**GIVEN PROBLEM**
Give back the full material, exactly as it reads.

## BEGIN GIVEN DATA

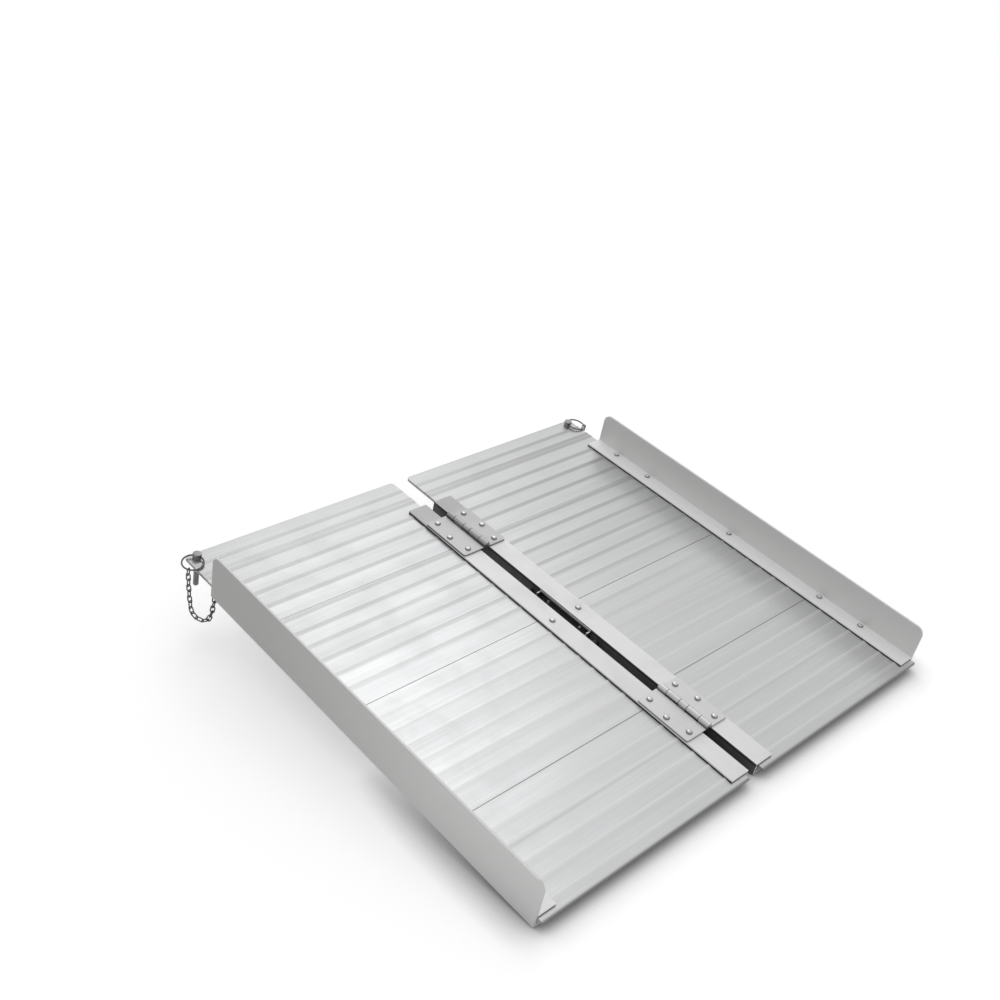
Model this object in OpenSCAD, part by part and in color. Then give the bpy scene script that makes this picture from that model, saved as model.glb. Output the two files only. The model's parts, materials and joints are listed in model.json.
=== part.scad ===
// Folding suitcase ramp: two ribbed aluminium panels joined by two hinges, opened out.
// Units are millimetres. X goes across the ramp, Y up the slope, Z up from the deck.
// The origin lies midway between the two lips, on their underside, where they rest on a step.

/* [Deck] */
// Width over the outer faces of both curbs
overall_w = 735; // [600:5:900]
// Length from the nose to the end of the lip
overall_l = 690; // [500:5:1500]
// Thickness of the lip
lip_t = 5; // [3:0.5:8]
// Thickness of the deck skin between the ribs
skin_t = 3; // [2:0.5:5]
// Depth of the ribs below the deck surface
rib_d = 12; // [8:1:25]
// Width of a single rib
rib_w = 5; // [3:0.5:8]
// Width of each rib of a pair
pair_w = 4.4; // [3:0.2:8]
// Height of the anti-slip ridges above the deck's flats
ridge_h = 0.7; // [0.3:0.1:1.5]
// Width of a ridge, which slopes up away from the nose and drops
ridge_w = 7.4; // [4:0.2:12]
// Inner edge of each deck, from the centre line
deck_in = 13.6; // [12:0.2:20]
// Radius of the lip's corners
lip_r = 7; // [2:1:15]

/* [Rails] */
// Sheet thickness of both rails
sheet = 3; // [2:0.5:4]
// First point of the rails, from the nose
rail_y0 = 8; // [0:1:20]
// Length of the lip beyond the rails
lip_reach = 72; // [50:1:120]
// Gap between the two inner rails
rail_gap = 15.8; // [12:0.2:20]
// Width of an inner rail's flanges
inner_w = 31.5; // [25:0.5:45]
// Width of an outer rail's upper flange, wall included
outer_top_w = 29.5; // [20:0.5:45]
// Width of an outer rail's lower flange, wall included
outer_low_w = 31.5; // [20:0.5:45]
// Height of the curb above the deck surface
curb_h = 52; // [30:1:80]
// Radius of the curb's upper corners
curb_r = 12; // [4:1:20]

/* [Hinges] */
// Length of a hinge leaf
leaf_l = 84; // [60:1:120]
// Width of a leaf on its flange
leaf_w = 30; // [20:1:40]
// Thickness of a leaf
leaf_t = 2.5; // [2:0.5:4]
// Outer diameter of the knuckles
barrel_d = 9; // [7:0.5:14]
// Diameter of the hinge pin
hinge_pin_d = 4.5; // [3:0.5:8]
// Middle of the hinge near the nose, from the rails' near end
hinge_near = 115; // [60:1:200]
// Middle of the hinge near the lip, from the rails' far end
hinge_far = 80; // [60:1:200]
// Offset of the hinge axis from the centre line
axis_x = 3.4; // [-4:0.1:4]
// Height of the hinge axis above the deck surface
axis_z = 8; // [7.5:0.1:12]

/* [Handle] */
// Middle of the handle beyond the middle of the rails
handle_shift = 27; // [-60:1:60]
// Overall length of the handle
handle_l = 138; // [110:1:170]
// Depth from the pivot to the outer edge of the grip
handle_d = 44; // [36:1:60]
// Width of the arms and of the grip
arm_w = 12; // [9:0.5:15]
// Thickness of the handle
handle_t = 11; // [8:0.5:13]
// Diameter of the pivot rod
rod_d = 5; // [3:0.5:8]
// Length of the bracket
bracket_l = 98; // [70:1:110]

/* [Locking pins] */
// Lip hole, in from the curb's outer face
hole_in = 16.5; // [12:0.5:30]
// Lip hole, in from the end of the lip
hole_end = 11; // [9:0.5:20]
// Diameter of the lip hole
hole_d = 9; // [7:0.5:12]
// Diameter of a pin's shank
shank_d = 7.6; // [6:0.2:10]
// Length of a pin's shank
shank_l = 46; // [30:1:70]
// Diameter of a pin's head
head_d = 12; // [9:0.5:16]
// Height of a pin's head
head_h = 8; // [6:0.5:12]
// Middle diameter of the pull ring
ring_d = 28.4; // [20:0.2:34]
// Wire diameter of the pull ring
ring_wire = 2.4; // [1.5:0.1:3]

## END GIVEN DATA

**TASK RESPONSE**
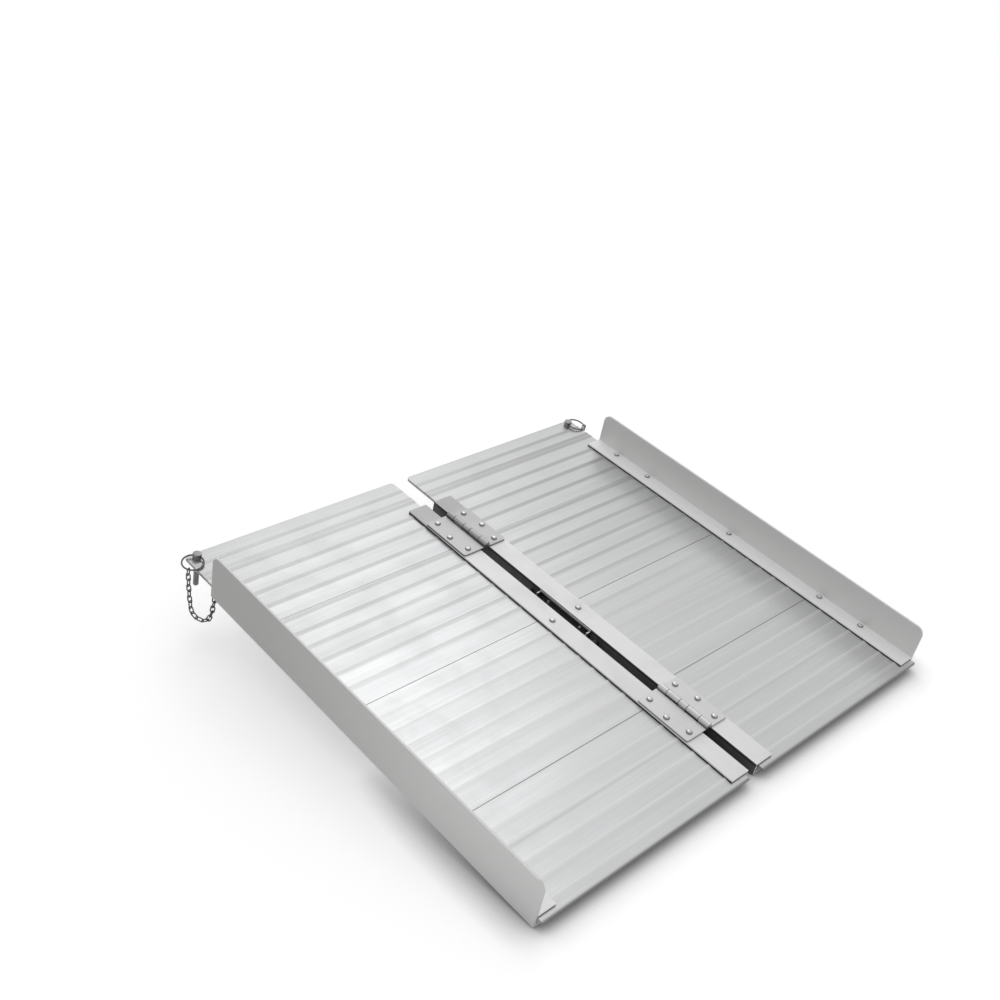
Model this object in OpenSCAD, part by part and in color. Then give the bpy scene script that makes this picture from that model, saved as model.glb. Output the two files only. The model's parts, materials and joints are listed in model.json.
=== part.scad ===
// Folding suitcase ramp: two ribbed aluminium panels joined by two hinges, opened out.
// Units are millimetres. X goes across the ramp, Y up the slope, Z up from the deck.
// The origin lies midway between the two lips, on their underside, where they rest on a step.

/* [Deck] */
// Width over the outer faces of both curbs
overall_w = 735; // [600:5:900]
// Length from the nose to the end of the lip
overall_l = 690; // [500:5:1500]
// Thickness of the lip
lip_t = 5; // [3:0.5:8]
// Thickness of the deck skin between the ribs
skin_t = 3; // [2:0.5:5]
// Depth of the ribs below the deck surface
rib_d = 12; // [8:1:25]
// Width of a single rib
rib_w = 5; // [3:0.5:8]
// Width of each rib of a pair
pair_w = 4.4; // [3:0.2:8]
// Height of the anti-slip ridges above the deck's flats
ridge_h = 0.7; // [0.3:0.1:1.5]
// Width of a ridge, which slopes up away from the nose and drops
ridge_w = 7.4; // [4:0.2:12]
// Inner edge of each deck, from the centre line
deck_in = 13.6; // [12:0.2:20]
// Radius of the lip's corners
lip_r = 7; // [2:1:15]

/* [Rails] */
// Sheet thickness of both rails
sheet = 3; // [2:0.5:4]
// First point of the rails, from the nose
rail_y0 = 8; // [0:1:20]
// Length of the lip beyond the rails
lip_reach = 72; // [50:1:120]
// Gap between the two inner rails
rail_gap = 15.8; // [12:0.2:20]
// Width of an inner rail's flanges
inner_w = 31.5; // [25:0.5:45]
// Width of an outer rail's upper flange, wall included
outer_top_w = 29.5; // [20:0.5:45]
// Width of an outer rail's lower flange, wall included
outer_low_w = 31.5; // [20:0.5:45]
// Height of the curb above the deck surface
curb_h = 52; // [30:1:80]
// Radius of the curb's upper corners
curb_r = 12; // [4:1:20]

/* [Hinges] */
// Length of a hinge leaf
leaf_l = 84; // [60:1:120]
// Width of a leaf on its flange
leaf_w = 30; // [20:1:40]
// Thickness of a leaf
leaf_t = 2.5; // [2:0.5:4]
// Outer diameter of the knuckles
barrel_d = 9; // [7:0.5:14]
// Diameter of the hinge pin
hinge_pin_d = 4.5; // [3:0.5:8]
// Middle of the hinge near the nose, from the rails' near end
hinge_near = 115; // [60:1:200]
// Middle of the hinge near the lip, from the rails' far end
hinge_far = 80; // [60:1:200]
// Offset of the hinge axis from the centre line
axis_x = 3.4; // [-4:0.1:4]
// Height of the hinge axis above the deck surface
axis_z = 8; // [7.5:0.1:12]

/* [Handle] */
// Middle of the handle beyond the middle of the rails
handle_shift = 27; // [-60:1:60]
// Overall length of the handle
handle_l = 138; // [110:1:170]
// Depth from the pivot to the outer edge of the grip
handle_d = 44; // [36:1:60]
// Width of the arms and of the grip
arm_w = 12; // [9:0.5:15]
// Thickness of the handle
handle_t = 11; // [8:0.5:13]
// Diameter of the pivot rod
rod_d = 5; // [3:0.5:8]
// Length of the bracket
bracket_l = 98; // [70:1:110]

/* [Locking pins] */
// Lip hole, in from the curb's outer face
hole_in = 16.5; // [12:0.5:30]
// Lip hole, in from the end of the lip
hole_end = 11; // [9:0.5:20]
// Diameter of the lip hole
hole_d = 9; // [7:0.5:12]
// Diameter of a pin's shank
shank_d = 7.6; // [6:0.2:10]
// Length of a pin's shank
shank_l = 46; // [30:1:70]
// Diameter of a pin's head
head_d = 12; // [9:0.5:16]
// Height of a pin's head
head_h = 8; // [6:0.5:12]
// Middle diameter of the pull ring
ring_d = 28.4; // [20:0.2:34]
// Wire diameter of the pull ring
ring_wire = 2.4; // [1.5:0.1:3]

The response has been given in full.